Now, obviously I cannot use the LOAD command on my laptop with 16G of RAM. I thought the reason MathWorks provides the MATFILE command was to allow for accessing large MAT files without loading them.
But that doesn't seem to be the case.
When I attempt to access the file using the MATFILE command, Matlab behaves as if it were loading all that data into memory. My memory utilization goes to 98%, I get an out of memory error, and then Matlab silently crashes and exits.
So I go back to my big linux machine that I used to run Simulink and create this file, and run the MATFILE command there. And indeed it looks like Matlab is loading the whole file into RAM. I am hoping to divide the file up there into separate MAT files, but it is taking a really long time to load this data, and also using all available RAM.

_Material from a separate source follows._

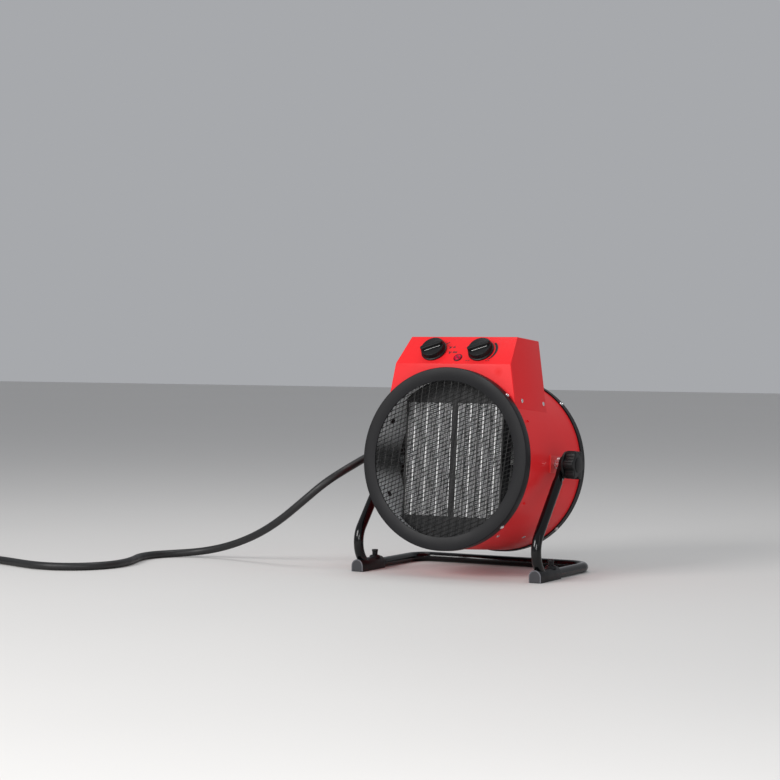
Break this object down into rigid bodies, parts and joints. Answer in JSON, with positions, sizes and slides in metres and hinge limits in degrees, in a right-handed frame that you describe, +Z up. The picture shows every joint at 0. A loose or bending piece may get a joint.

Which leads to my questions: What is the MATFILE command doing? Is this expected behavior? Am I stuck rerunning my simulations and putting all results into separate MAT files? How are truely huge datasets stored and manipulated in Matlab? Evidently it is not with MAT files...
Thanks.
  1 Comment
Sean Little
Sean Little on 11 Nov 2019
After about an hour and a half of waiting, the MATFILE command returned an object without any memory errors on my Linux machine. Now when I try to access individual elements in the MAT file, it appears that the whole file has to be loaded into memory again, even for small informational data fields in the file. I am going to need a different approach. Unless someone can suggest a workaround, I am going to have to abandon using the MATFILE command.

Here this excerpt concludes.